Larwood took another five-wicket haul in the final match of the season away to Glamorgan at Swansea as Notts out-gunned the home side to win by five wickets. It was a low scoring way to end the season with Glamorgan’s 128 in their second knock the highest of the four innings – Notts finished on 97-5.
Frank Shipston made his debut for Nottinghamshire in this game. He went on the play 49 First-Class matches for his home county as a robust middle order batter; his career best score was 118no against Hampshire in 1932, in which season he made his only other century (102 versus Glamorgan).
The only other debutant that season for Notts was Stanley Richardson, who had deputised for John Gunn in the match against Cambridge University. A good club cricketer, mainly with Notts Amateurs, he played two other First-Class matches, both for his native county of Warwickshire; he also turned out for Sir Julien Cahn’s XI on occasions.
The ground underwent some improvements during 1925 with the erection of an entirely new entrance near the Trent Bridge Inn. The score board was taken down and a new one erected; other improvements were to turnstile entrances on Fox Road, and an exit for cars on Hound Road.
These changes, plus approval for the erection of two open concrete stands on the ‘popular side’ in anticipation of increased crowds for the Ashes Test of 1926, led the Annual Report to say: ‘Your Committee considers that when these improvements are completed the Ground will be one of the best equipped in the country’.
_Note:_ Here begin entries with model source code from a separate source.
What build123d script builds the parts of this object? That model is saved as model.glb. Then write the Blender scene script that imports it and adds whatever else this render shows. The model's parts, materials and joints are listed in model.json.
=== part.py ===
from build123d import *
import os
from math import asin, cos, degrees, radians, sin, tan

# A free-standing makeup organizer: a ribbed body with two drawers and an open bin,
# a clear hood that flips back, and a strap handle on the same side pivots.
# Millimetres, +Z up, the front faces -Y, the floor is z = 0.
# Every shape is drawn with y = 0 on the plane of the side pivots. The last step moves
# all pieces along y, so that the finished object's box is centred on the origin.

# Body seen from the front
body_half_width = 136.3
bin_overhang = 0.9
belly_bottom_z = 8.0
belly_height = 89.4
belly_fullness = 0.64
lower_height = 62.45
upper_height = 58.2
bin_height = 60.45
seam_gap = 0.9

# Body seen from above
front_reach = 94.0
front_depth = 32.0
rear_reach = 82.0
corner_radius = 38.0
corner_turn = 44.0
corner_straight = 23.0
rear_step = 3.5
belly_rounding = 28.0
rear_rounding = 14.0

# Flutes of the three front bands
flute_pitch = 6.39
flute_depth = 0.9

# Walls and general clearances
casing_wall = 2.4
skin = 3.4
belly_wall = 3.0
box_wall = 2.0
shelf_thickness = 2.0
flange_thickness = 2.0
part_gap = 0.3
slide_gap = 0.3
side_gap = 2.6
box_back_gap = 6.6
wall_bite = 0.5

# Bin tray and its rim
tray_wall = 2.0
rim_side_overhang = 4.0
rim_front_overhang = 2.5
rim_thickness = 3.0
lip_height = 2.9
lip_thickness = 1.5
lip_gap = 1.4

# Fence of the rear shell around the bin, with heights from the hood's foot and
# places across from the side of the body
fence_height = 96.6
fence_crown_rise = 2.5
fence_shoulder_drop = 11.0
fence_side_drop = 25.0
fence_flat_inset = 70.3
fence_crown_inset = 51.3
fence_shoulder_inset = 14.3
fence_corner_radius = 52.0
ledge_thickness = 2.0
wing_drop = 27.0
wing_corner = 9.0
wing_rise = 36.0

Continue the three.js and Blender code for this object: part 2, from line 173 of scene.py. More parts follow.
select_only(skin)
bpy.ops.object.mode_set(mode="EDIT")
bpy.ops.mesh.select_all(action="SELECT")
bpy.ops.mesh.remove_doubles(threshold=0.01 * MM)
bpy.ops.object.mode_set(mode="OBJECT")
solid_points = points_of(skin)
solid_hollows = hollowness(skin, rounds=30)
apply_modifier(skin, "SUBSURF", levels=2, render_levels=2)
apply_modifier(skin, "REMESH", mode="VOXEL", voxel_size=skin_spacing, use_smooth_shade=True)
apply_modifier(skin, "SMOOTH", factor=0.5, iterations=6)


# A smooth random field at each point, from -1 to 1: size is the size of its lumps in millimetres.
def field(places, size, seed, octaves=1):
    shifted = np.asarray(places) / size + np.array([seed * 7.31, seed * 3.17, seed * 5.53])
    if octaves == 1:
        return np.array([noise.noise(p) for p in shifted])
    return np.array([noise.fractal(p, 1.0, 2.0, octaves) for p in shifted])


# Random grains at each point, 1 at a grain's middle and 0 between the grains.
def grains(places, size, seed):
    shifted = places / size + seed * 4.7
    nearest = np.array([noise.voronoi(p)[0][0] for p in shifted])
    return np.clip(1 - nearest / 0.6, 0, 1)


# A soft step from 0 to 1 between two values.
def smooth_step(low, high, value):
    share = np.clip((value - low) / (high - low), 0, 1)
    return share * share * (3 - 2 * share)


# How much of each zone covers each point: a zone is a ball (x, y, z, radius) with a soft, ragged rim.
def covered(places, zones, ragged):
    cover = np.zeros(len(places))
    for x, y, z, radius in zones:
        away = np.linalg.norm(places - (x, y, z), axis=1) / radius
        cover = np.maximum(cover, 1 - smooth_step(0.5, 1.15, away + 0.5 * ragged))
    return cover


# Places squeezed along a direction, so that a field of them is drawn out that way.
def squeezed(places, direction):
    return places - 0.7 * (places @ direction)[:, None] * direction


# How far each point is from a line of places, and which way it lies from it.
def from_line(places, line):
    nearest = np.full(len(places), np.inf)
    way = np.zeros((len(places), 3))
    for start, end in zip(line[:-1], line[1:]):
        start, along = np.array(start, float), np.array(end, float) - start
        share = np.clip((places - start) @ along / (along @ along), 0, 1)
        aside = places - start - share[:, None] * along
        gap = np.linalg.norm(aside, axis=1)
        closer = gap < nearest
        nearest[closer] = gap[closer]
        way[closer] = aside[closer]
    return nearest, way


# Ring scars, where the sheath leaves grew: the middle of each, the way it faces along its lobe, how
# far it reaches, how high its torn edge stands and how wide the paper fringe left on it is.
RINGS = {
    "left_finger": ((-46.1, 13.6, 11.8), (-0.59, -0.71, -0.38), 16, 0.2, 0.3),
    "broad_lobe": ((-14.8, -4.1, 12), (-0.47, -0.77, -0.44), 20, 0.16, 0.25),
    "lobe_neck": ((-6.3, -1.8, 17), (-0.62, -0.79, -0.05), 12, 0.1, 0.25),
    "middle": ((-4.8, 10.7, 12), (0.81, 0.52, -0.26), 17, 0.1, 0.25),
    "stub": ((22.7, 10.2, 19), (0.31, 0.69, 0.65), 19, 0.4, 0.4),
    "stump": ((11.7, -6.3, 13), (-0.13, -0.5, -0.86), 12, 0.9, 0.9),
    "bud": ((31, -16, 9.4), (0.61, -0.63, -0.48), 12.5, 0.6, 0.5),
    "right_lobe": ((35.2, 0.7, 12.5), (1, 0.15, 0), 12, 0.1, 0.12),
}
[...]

On Whit Sunday, the rest day of the Surrey game, a Memorial to Alfred Shaw was unveiled in Gedling Church Yard by Arthur Carr. The inscription on the stone is as follows; “Alfred Shaw, Born at Burton Joyce 29th August 1842; Died at Gedling 16th January 1907. A World-famed Cricketer who Captained Nottinghamshire, The Players and England. Erected by the Nottinghamshire County Cricket Club in memory of his personal qualities and past achievements.”